Repeat the material exactly, every line of it.

** START **

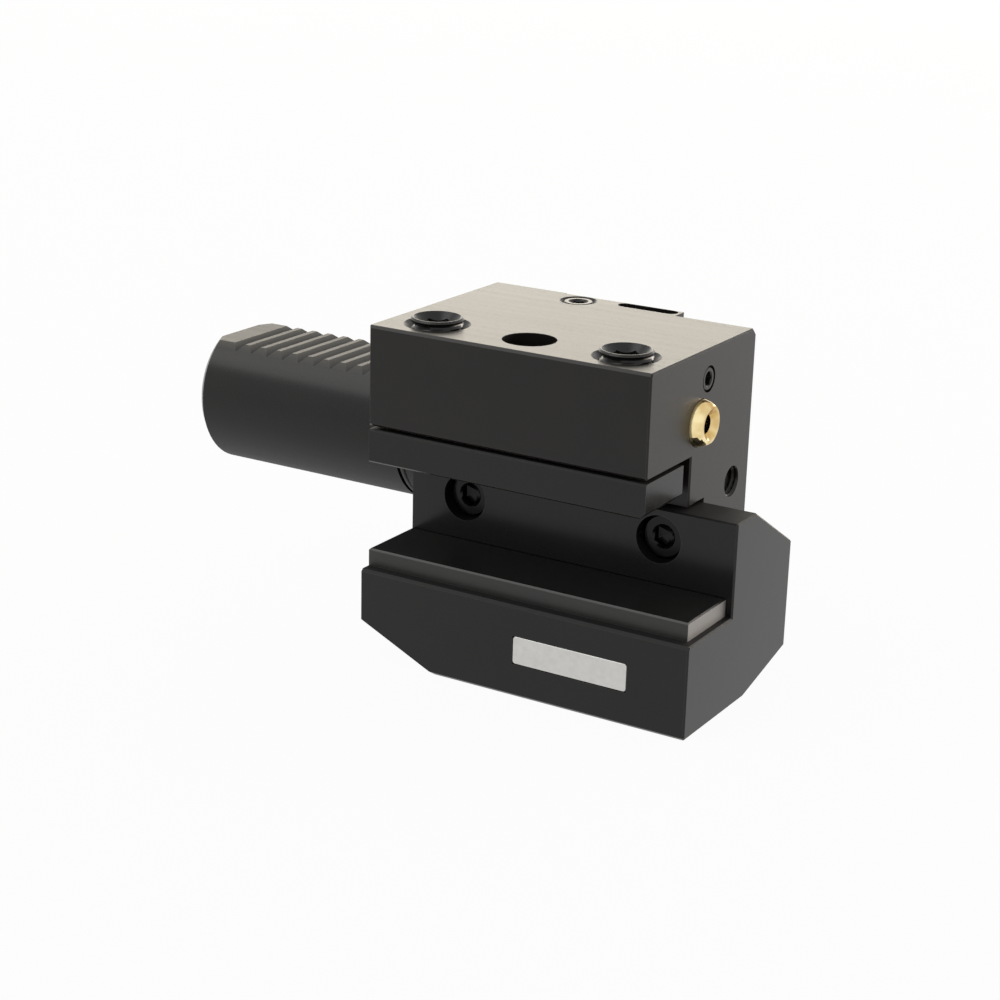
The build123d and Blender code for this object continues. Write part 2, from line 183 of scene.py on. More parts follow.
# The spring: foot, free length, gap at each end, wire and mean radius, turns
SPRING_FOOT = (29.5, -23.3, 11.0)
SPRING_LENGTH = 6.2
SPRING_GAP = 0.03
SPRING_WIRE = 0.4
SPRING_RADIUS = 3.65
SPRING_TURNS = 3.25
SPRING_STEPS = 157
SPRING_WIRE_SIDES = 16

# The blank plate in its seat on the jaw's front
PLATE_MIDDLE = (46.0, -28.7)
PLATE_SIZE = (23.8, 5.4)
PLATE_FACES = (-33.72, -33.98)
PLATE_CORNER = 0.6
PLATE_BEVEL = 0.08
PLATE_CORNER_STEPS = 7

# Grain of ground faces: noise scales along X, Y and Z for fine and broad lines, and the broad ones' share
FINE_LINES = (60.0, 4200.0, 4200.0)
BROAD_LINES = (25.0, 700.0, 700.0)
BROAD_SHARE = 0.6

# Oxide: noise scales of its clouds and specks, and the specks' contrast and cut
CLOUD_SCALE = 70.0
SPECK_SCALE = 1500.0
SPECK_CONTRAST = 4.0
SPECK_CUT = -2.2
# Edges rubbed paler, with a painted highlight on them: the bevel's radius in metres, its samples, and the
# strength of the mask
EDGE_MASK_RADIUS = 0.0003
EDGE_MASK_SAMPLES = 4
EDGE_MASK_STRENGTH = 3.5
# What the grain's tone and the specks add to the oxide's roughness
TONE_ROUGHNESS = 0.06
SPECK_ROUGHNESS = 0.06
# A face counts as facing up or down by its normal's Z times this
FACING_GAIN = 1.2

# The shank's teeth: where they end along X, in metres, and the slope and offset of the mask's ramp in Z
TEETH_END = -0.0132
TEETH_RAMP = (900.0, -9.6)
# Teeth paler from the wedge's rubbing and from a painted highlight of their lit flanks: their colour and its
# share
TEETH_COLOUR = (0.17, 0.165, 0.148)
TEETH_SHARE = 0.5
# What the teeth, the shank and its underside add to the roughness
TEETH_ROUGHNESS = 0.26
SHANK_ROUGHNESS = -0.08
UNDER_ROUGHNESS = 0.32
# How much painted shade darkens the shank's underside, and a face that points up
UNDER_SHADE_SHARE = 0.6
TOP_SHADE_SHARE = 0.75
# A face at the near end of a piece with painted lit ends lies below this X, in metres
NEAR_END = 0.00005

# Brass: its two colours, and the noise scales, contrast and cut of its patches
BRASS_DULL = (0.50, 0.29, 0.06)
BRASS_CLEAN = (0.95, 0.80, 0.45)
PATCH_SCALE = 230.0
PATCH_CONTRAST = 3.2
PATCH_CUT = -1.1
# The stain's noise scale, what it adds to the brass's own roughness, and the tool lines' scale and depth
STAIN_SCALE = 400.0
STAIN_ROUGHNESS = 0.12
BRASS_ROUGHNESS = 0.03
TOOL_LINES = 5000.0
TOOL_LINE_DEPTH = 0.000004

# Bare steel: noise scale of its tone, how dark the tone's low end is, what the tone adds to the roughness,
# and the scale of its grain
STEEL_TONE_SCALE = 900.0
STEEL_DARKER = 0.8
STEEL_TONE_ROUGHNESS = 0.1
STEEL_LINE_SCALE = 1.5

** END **

WRITTEN RESPONSE:
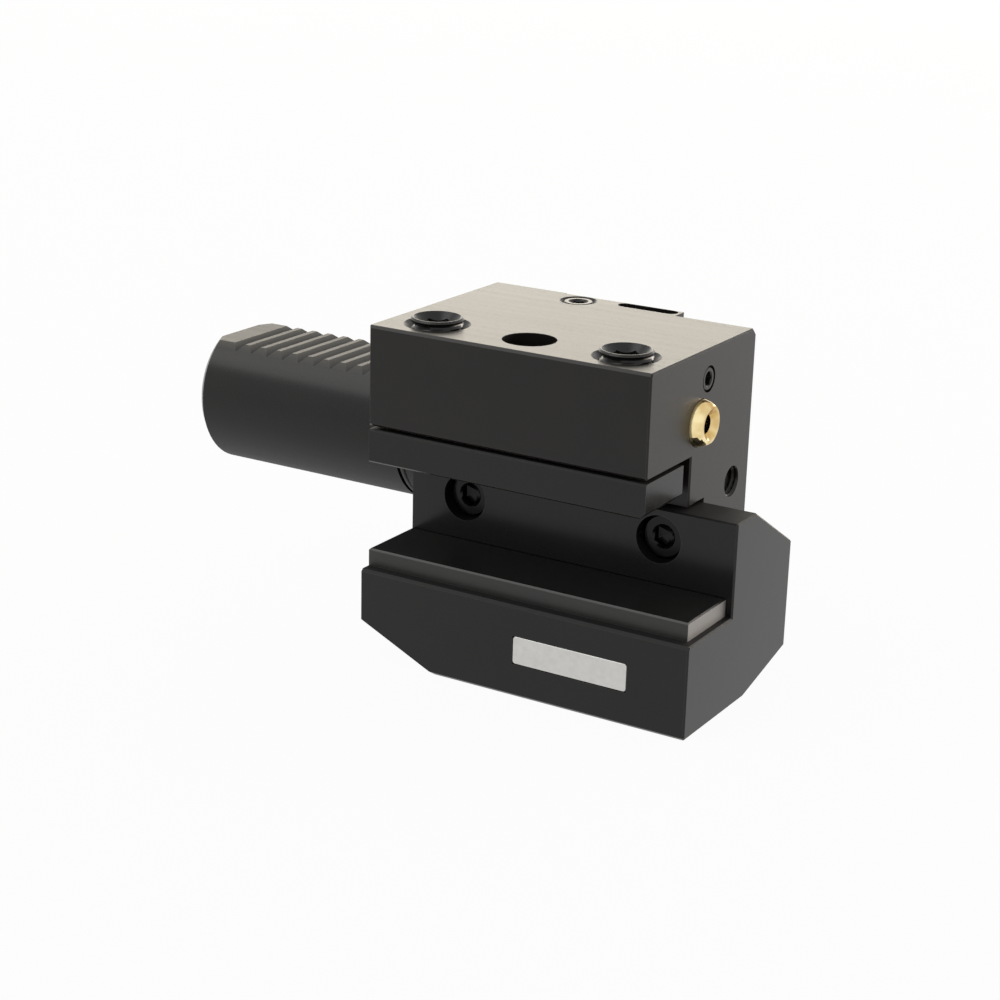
The build123d and Blender code for this object continues. Write part 2, from line 183 of scene.py on. More parts follow.
# The spring: foot, free length, gap at each end, wire and mean radius, turns
SPRING_FOOT = (29.5, -23.3, 11.0)
SPRING_LENGTH = 6.2
SPRING_GAP = 0.03
SPRING_WIRE = 0.4
SPRING_RADIUS = 3.65
SPRING_TURNS = 3.25
SPRING_STEPS = 157
SPRING_WIRE_SIDES = 16

# The blank plate in its seat on the jaw's front
PLATE_MIDDLE = (46.0, -28.7)
PLATE_SIZE = (23.8, 5.4)
PLATE_FACES = (-33.72, -33.98)
PLATE_CORNER = 0.6
PLATE_BEVEL = 0.08
PLATE_CORNER_STEPS = 7

# Grain of ground faces: noise scales along X, Y and Z for fine and broad lines, and the broad ones' share
FINE_LINES = (60.0, 4200.0, 4200.0)
BROAD_LINES = (25.0, 700.0, 700.0)
BROAD_SHARE = 0.6

# Oxide: noise scales of its clouds and specks, and the specks' contrast and cut
CLOUD_SCALE = 70.0
SPECK_SCALE = 1500.0
SPECK_CONTRAST = 4.0
SPECK_CUT = -2.2
# Edges rubbed paler, with a painted highlight on them: the bevel's radius in metres, its samples, and the
# strength of the mask
EDGE_MASK_RADIUS = 0.0003
EDGE_MASK_SAMPLES = 4
EDGE_MASK_STRENGTH = 3.5
# What the grain's tone and the specks add to the oxide's roughness
TONE_ROUGHNESS = 0.06
SPECK_ROUGHNESS = 0.06
# A face counts as facing up or down by its normal's Z times this
FACING_GAIN = 1.2

# The shank's teeth: where they end along X, in metres, and the slope and offset of the mask's ramp in Z
TEETH_END = -0.0132
TEETH_RAMP = (900.0, -9.6)
# Teeth paler from the wedge's rubbing and from a painted highlight of their lit flanks: their colour and its
# share
TEETH_COLOUR = (0.17, 0.165, 0.148)
TEETH_SHARE = 0.5
# What the teeth, the shank and its underside add to the roughness
TEETH_ROUGHNESS = 0.26
SHANK_ROUGHNESS = -0.08
UNDER_ROUGHNESS = 0.32
# How much painted shade darkens the shank's underside, and a face that points up
UNDER_SHADE_SHARE = 0.6
TOP_SHADE_SHARE = 0.75
# A face at the near end of a piece with painted lit ends lies below this X, in metres
NEAR_END = 0.00005

# Brass: its two colours, and the noise scales, contrast and cut of its patches
BRASS_DULL = (0.50, 0.29, 0.06)
BRASS_CLEAN = (0.95, 0.80, 0.45)
PATCH_SCALE = 230.0
PATCH_CONTRAST = 3.2
PATCH_CUT = -1.1
# The stain's noise scale, what it adds to the brass's own roughness, and the tool lines' scale and depth
STAIN_SCALE = 400.0
STAIN_ROUGHNESS = 0.12
BRASS_ROUGHNESS = 0.03
TOOL_LINES = 5000.0
TOOL_LINE_DEPTH = 0.000004

# Bare steel: noise scale of its tone, how dark the tone's low end is, what the tone adds to the roughness,
# and the scale of its grain
STEEL_TONE_SCALE = 900.0
STEEL_DARKER = 0.8
STEEL_TONE_ROUGHNESS = 0.1
STEEL_LINE_SCALE = 1.5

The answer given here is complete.